I know native Hoosiers in general are suspicious of any idea that doesn’t originate from within the state. Nor should one not be skeptical of any deal that hands $3.9 billion to state legislators to spend, no matter how tight the transportation trust fund being started may seem to be. However the deal should be looked at not in terms of either a 75-year lease or some outdated principle that no piece of infrastructure should be built or operated by the private sector, but whether such a deal fits the type of infrastructure for which it’s being considered.

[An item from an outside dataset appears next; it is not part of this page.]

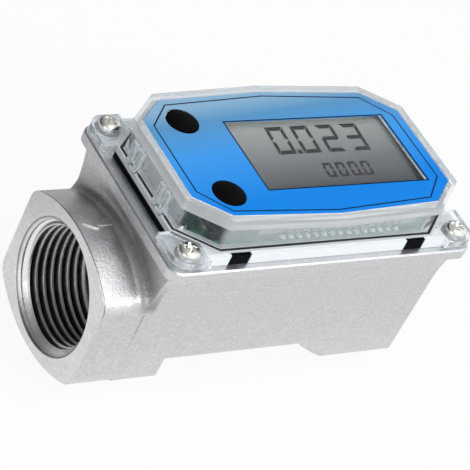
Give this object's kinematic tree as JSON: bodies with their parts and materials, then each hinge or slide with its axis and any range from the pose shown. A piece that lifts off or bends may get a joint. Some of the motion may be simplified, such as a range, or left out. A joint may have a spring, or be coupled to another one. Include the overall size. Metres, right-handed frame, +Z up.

One can argue a privately-run section of I-69 makes no sense at all, especially considering the likelihood that traffic on the Evansville-to-Bloomington section wouldn’t be enough to support such a plan. The state, however, hasn’t managed the Toll Road very well. Handing the risks to the private sector, especially given the risks of capital improvements on all taxpayers, not just those in Gary, makes the lease a sensible option.
Kevin Knuth says
The math on this deal bothers me-
At CURRENT toll rates- over 75 years the the toll road will generate 6.75 TRILLION dollars.
But we only get $3.8 Billion?
And with the toll increases that are certain to come, we make out even worse.
RiShawn Biddle says
Don’t you mean $6.75 billion? And you’re forgetting two things. The first? While revenues may increase over time, so do expenses, including those related to capital maintenance. As is, the only reason why the toll road has eaked out money in the past few years is due to delays in capital outlays, which would have required either additional bond issues or an assist from taxpayers.
Then there’s inflation, which like death and taxes, is a part of life. A dollar today may only be worth two pennies or even five pennies in 75 years; so the $7 billion you mention would only have the buying power of $14 million in today’s dollars. Any economist can tell you that the discounted value of money must be factored into all this.
This is another example of the wrong question being asked.
Doug says
One of the problems we have here is the time frame for asking questions. Legislators are being asked to consider greenlighting a 75 year sale of a major chunk of Indiana’s transportation infrastructure with only a matter of days to study the issue and make a determination. That’s insane. Governor Daniels boilerroom sales tactics are a bad way to make policy.
Doug says
Just to add a bit to the discussion, Here is a Bloomberg article in which Cintra estimates it will earn a 12.5 percent rate of return on its equity investment in the project.
One of the ways in which revenue will be raised is by more than doubling tolls.